INFORMATION PROVIDED:
▼
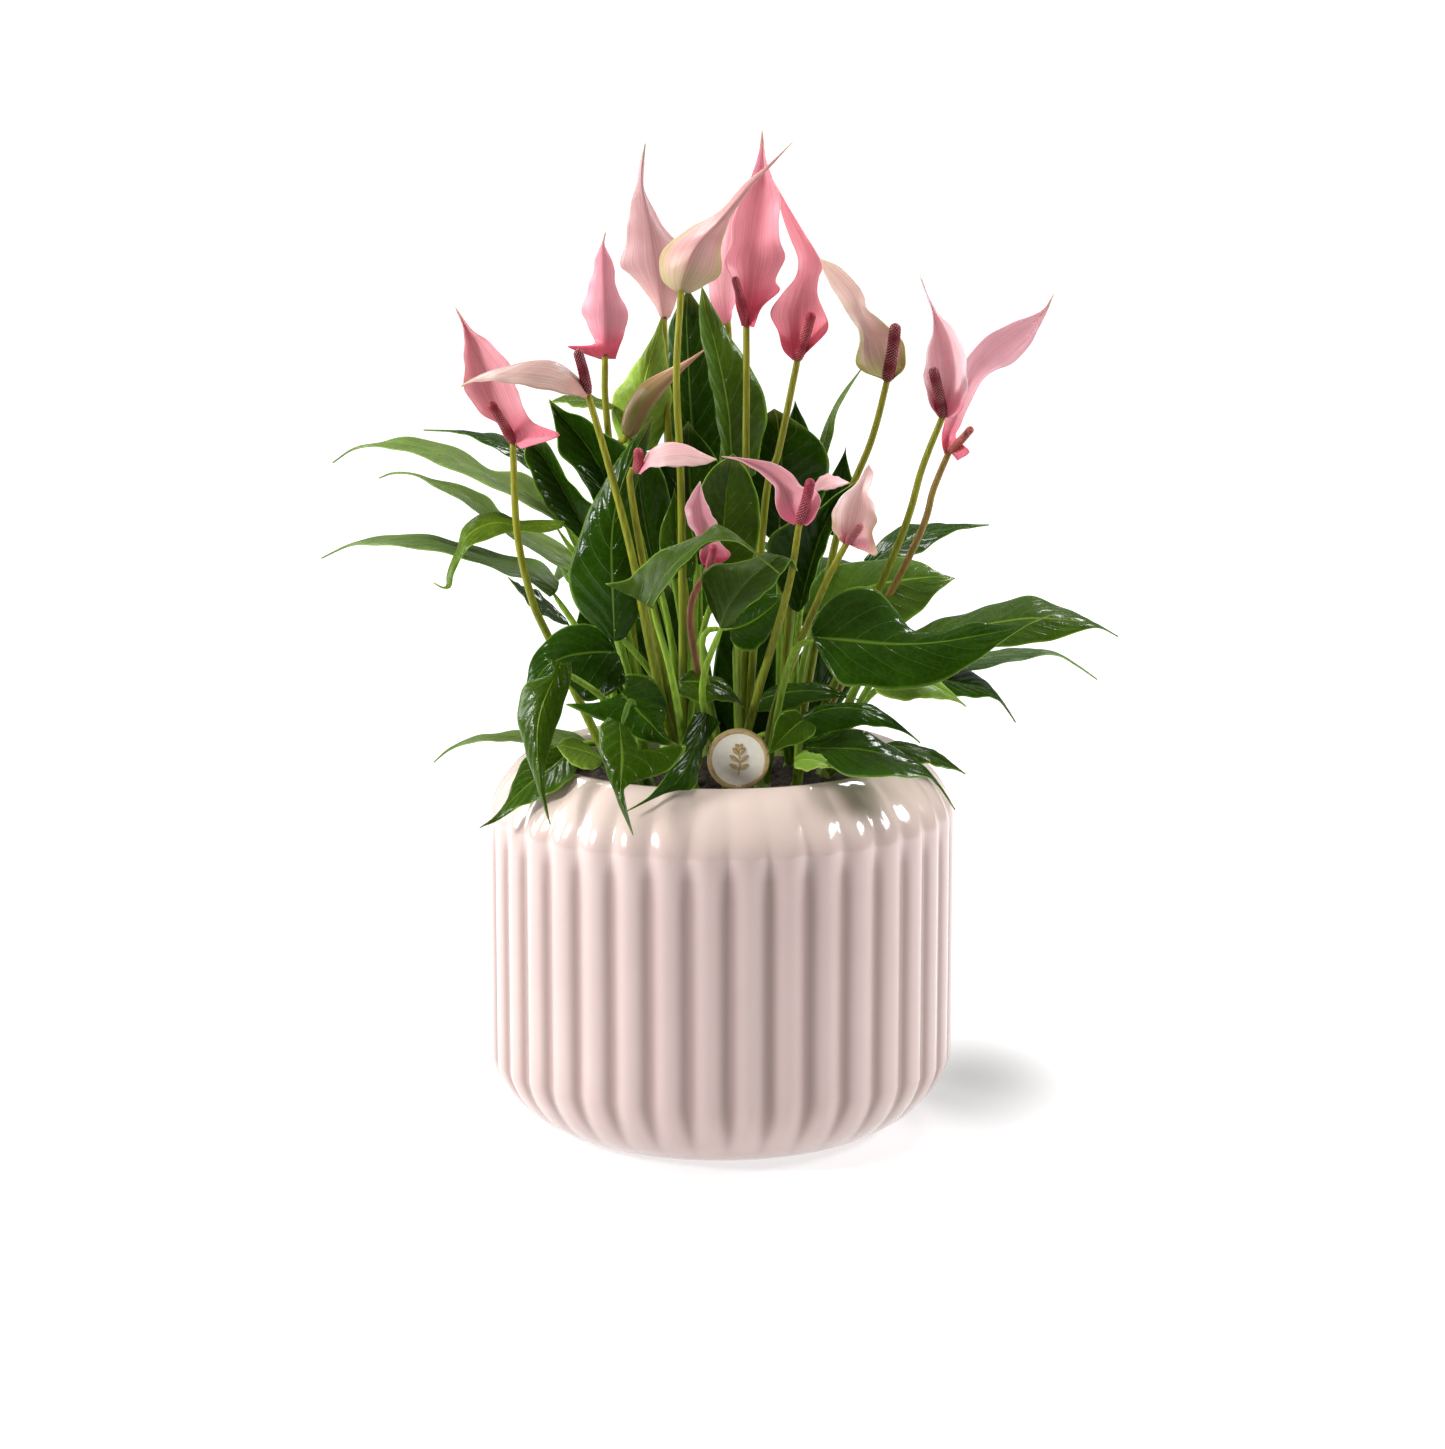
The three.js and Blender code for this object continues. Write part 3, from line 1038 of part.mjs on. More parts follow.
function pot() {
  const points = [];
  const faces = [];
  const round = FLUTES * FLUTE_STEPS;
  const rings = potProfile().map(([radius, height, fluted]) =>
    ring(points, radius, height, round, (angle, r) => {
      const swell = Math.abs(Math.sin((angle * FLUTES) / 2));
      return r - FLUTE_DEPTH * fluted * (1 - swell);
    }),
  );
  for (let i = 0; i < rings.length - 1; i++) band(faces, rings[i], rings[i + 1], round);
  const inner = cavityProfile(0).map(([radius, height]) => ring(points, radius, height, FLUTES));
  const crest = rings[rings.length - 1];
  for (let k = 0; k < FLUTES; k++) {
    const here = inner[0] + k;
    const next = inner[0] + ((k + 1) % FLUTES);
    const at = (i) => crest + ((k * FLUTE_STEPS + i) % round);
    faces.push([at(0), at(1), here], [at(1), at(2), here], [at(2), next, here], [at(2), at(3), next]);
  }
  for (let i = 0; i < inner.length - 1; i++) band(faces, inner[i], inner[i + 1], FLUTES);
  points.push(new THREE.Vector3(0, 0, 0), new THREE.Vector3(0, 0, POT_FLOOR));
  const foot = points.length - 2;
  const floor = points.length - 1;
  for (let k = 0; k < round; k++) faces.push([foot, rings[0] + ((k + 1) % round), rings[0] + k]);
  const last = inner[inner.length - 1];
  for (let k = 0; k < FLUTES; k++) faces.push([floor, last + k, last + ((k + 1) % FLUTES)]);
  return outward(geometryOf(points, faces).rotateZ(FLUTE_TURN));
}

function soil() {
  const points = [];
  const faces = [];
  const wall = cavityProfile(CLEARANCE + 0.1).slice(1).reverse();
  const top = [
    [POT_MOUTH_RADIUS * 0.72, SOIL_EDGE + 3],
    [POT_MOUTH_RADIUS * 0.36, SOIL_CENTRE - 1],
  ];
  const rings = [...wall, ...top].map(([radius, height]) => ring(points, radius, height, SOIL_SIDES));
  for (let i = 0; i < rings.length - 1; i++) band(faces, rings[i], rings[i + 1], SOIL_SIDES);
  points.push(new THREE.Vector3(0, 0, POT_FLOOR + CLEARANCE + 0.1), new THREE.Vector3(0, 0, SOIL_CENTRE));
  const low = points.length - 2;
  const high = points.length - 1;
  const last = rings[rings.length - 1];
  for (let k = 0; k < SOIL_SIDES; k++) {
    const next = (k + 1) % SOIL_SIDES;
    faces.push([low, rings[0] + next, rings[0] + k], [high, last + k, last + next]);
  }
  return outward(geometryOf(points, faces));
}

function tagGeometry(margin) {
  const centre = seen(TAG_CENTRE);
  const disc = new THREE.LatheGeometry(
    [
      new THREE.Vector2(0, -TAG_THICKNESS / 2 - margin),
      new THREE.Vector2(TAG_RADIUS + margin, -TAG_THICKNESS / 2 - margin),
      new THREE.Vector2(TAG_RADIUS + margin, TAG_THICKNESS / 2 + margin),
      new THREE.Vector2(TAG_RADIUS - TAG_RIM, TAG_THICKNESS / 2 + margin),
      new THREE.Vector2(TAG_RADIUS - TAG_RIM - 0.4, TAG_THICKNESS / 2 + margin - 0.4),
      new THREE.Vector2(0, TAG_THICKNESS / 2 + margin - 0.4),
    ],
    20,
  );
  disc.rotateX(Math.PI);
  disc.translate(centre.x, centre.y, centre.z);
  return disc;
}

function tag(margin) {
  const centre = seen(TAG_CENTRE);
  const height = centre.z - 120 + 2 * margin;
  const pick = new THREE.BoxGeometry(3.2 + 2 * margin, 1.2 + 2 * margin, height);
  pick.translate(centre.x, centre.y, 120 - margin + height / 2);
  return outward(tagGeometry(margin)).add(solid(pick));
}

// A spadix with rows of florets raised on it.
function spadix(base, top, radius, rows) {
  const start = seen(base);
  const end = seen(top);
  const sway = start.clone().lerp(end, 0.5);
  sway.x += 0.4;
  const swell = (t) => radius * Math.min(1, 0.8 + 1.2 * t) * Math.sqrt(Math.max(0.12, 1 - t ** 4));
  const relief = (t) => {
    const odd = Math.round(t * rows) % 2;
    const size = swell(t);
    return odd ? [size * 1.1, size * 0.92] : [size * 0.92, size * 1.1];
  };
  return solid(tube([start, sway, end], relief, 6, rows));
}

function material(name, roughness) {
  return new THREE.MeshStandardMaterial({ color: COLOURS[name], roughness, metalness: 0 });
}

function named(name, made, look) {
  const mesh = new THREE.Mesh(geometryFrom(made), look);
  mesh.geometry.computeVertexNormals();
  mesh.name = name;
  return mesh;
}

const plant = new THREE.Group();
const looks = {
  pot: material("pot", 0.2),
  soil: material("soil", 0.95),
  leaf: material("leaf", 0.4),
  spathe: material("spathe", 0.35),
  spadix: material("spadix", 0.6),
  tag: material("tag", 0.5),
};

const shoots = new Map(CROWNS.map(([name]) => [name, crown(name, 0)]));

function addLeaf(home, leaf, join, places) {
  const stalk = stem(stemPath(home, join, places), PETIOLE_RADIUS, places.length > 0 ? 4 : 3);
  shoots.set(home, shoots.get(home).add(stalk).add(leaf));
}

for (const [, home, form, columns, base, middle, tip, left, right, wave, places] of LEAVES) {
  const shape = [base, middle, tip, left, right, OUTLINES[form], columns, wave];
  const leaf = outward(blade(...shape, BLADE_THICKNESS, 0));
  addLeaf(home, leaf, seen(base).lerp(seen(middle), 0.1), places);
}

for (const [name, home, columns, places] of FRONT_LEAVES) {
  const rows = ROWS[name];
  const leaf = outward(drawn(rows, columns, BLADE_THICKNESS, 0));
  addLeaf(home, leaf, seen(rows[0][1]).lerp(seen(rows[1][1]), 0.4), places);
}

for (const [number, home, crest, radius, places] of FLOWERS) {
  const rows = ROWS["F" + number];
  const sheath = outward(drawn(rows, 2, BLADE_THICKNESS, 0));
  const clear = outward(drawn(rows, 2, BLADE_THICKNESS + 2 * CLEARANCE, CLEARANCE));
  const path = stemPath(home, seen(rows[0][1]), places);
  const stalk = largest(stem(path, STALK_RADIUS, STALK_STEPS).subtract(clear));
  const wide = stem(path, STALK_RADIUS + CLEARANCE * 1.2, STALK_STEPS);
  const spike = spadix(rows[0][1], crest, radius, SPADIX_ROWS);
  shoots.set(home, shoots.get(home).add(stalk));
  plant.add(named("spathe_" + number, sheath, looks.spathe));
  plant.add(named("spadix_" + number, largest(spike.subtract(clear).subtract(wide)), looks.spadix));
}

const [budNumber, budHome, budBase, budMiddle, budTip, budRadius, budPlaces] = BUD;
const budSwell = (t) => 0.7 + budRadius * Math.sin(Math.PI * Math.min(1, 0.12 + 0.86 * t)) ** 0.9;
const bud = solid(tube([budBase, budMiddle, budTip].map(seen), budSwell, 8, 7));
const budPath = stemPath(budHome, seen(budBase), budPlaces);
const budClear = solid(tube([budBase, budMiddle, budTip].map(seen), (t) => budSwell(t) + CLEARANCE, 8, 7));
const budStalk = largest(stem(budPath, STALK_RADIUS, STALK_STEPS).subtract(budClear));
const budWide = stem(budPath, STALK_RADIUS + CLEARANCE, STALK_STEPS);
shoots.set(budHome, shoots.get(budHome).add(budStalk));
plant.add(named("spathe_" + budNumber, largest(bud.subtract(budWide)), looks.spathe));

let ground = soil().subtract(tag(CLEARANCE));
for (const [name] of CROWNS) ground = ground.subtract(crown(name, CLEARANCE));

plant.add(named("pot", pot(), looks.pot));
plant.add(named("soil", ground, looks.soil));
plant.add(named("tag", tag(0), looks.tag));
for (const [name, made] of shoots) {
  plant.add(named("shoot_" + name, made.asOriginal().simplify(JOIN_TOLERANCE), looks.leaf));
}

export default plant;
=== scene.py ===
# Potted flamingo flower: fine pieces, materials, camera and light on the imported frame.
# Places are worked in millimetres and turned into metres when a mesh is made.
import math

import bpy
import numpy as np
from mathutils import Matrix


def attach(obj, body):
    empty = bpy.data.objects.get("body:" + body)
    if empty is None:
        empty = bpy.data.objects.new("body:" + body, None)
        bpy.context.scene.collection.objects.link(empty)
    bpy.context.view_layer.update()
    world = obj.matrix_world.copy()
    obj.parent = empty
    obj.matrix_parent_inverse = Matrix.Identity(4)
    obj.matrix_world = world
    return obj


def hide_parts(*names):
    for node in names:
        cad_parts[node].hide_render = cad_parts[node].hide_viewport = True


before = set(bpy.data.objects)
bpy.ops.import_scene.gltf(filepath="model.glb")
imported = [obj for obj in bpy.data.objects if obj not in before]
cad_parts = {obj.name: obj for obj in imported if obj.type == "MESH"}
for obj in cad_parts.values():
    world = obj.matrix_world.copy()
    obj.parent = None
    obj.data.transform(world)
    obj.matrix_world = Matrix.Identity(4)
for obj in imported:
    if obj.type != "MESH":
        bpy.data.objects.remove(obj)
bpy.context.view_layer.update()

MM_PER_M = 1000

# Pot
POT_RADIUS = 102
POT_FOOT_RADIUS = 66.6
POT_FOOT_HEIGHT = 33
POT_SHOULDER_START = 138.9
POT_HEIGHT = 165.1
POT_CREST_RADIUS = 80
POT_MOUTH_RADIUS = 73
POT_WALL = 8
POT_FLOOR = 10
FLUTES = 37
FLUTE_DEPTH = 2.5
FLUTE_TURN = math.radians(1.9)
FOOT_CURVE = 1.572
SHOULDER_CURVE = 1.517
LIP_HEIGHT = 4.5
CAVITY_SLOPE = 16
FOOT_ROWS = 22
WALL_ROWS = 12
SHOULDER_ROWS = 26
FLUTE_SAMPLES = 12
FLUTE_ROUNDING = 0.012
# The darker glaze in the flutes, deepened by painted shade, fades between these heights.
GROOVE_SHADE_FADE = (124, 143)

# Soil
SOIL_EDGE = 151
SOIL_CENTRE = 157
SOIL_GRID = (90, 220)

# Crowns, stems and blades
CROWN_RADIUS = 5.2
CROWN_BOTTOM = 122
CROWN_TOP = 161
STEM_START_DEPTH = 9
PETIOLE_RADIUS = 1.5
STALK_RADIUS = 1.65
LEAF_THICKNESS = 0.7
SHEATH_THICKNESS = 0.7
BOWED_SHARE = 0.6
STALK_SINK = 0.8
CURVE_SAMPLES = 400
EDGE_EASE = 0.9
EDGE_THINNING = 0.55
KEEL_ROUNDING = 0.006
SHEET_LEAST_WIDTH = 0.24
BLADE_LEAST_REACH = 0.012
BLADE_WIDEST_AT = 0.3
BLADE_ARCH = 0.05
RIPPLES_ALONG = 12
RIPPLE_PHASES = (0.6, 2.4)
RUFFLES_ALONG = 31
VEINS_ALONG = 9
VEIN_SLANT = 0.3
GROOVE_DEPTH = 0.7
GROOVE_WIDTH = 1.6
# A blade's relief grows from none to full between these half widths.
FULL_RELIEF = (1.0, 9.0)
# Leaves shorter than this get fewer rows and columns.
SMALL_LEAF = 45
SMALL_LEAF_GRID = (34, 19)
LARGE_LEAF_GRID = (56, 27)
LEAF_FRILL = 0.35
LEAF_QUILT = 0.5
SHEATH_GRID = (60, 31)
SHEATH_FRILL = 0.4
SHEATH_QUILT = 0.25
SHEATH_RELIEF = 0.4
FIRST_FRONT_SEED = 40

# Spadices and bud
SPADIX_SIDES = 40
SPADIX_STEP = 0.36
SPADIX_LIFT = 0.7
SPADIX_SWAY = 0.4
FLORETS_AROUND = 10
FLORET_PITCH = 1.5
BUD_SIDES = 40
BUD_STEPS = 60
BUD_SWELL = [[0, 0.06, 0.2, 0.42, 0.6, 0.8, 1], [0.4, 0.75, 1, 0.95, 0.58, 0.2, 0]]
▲
SHORT TASK: Give back exactly the lines from the line that has "name, made.asOriginal().simplify(JOIN_TOLERANCE), looks.leaf));" to the line that has "SOIL_GRID = (90, 220)", both included, and leave out all others.

THE OUTPUT:
  plant.add(named("shoot_" + name, made.asOriginal().simplify(JOIN_TOLERANCE), looks.leaf));
}

export default plant;
=== scene.py ===
# Potted flamingo flower: fine pieces, materials, camera and light on the imported frame.
# Places are worked in millimetres and turned into metres when a mesh is made.
import math

import bpy
import numpy as np
from mathutils import Matrix


def attach(obj, body):
    empty = bpy.data.objects.get("body:" + body)
    if empty is None:
        empty = bpy.data.objects.new("body:" + body, None)
        bpy.context.scene.collection.objects.link(empty)
    bpy.context.view_layer.update()
    world = obj.matrix_world.copy()
    obj.parent = empty
    obj.matrix_parent_inverse = Matrix.Identity(4)
    obj.matrix_world = world
    return obj


def hide_parts(*names):
    for node in names:
        cad_parts[node].hide_render = cad_parts[node].hide_viewport = True


before = set(bpy.data.objects)
bpy.ops.import_scene.gltf(filepath="model.glb")
imported = [obj for obj in bpy.data.objects if obj not in before]
cad_parts = {obj.name: obj for obj in imported if obj.type == "MESH"}
for obj in cad_parts.values():
    world = obj.matrix_world.copy()
    obj.parent = None
    obj.data.transform(world)
    obj.matrix_world = Matrix.Identity(4)
for obj in imported:
    if obj.type != "MESH":
        bpy.data.objects.remove(obj)
bpy.context.view_layer.update()

MM_PER_M = 1000

# Pot
POT_RADIUS = 102
POT_FOOT_RADIUS = 66.6
POT_FOOT_HEIGHT = 33
POT_SHOULDER_START = 138.9
POT_HEIGHT = 165.1
POT_CREST_RADIUS = 80
POT_MOUTH_RADIUS = 73
POT_WALL = 8
POT_FLOOR = 10
FLUTES = 37
FLUTE_DEPTH = 2.5
FLUTE_TURN = math.radians(1.9)
FOOT_CURVE = 1.572
SHOULDER_CURVE = 1.517
LIP_HEIGHT = 4.5
CAVITY_SLOPE = 16
FOOT_ROWS = 22
WALL_ROWS = 12
SHOULDER_ROWS = 26
FLUTE_SAMPLES = 12
FLUTE_ROUNDING = 0.012
# The darker glaze in the flutes, deepened by painted shade, fades between these heights.
GROOVE_SHADE_FADE = (124, 143)

# Soil
SOIL_EDGE = 151
SOIL_CENTRE = 157
SOIL_GRID = (90, 220)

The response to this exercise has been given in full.